By comparison, the Baltimore rotation hasn’t been as good, especially at the top. Tommy Hunter (another Texas cast-off, arriving to Baltimore along with the immortal Chris Davis last season in exchange for Koji Uehara) is 2-2 with a 4.78 ERA. Jake Arrieta, arguably the best homegrown starter in the rotation, has also struggled, with a 5.21 ERA and a 2-4 W-L record. It leads one to wonder why Buck Showalter hasn’t promoted the two success stories in the rotation up a bit. Taiwanese import (via Japan) Wei-Yin Chen has yet to lose a game, and has a 2.45 ERA. Jason Hammel, a serviceable-but-unremarkable starter the last few years, is 4-1 with a 2.68 ERA.

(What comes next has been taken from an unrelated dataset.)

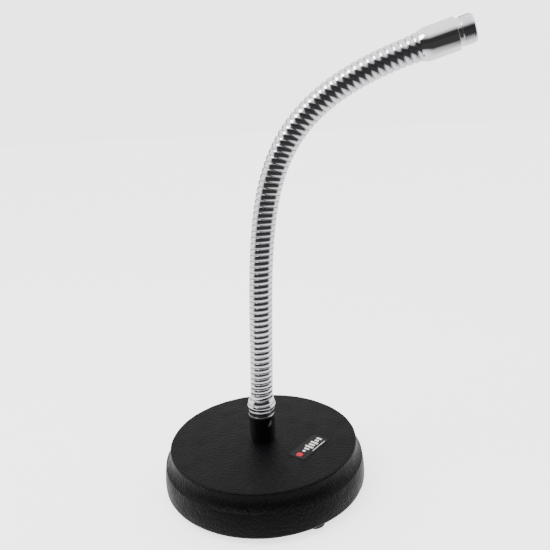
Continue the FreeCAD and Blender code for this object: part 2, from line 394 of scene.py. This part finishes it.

In my eyes, the only chance the Orioles have of staying in the race in the long run is having the pitching hold up. This seems obvious, but it is true. No matter how well the Orioles hit, they cannot survive the apocalyptic struggle that is the AL East without pitching that can silence the Rays, Yankees, Blue Jays and Red Sox.

Whether they can is up for debate. Chen, for example, is still new to the majors, so it’s possible that the hitters just might not be used to facing him yet. Eventually, they will figure him out, and then, like every other pitcher, Chen will have to make more adjustments.

But if the Orioles keep this up- unlike so many of the previous years where they have teased the world with hot starts- the people who may need to adjust are the rest of the AL East, which somehow now finds itself even stronger.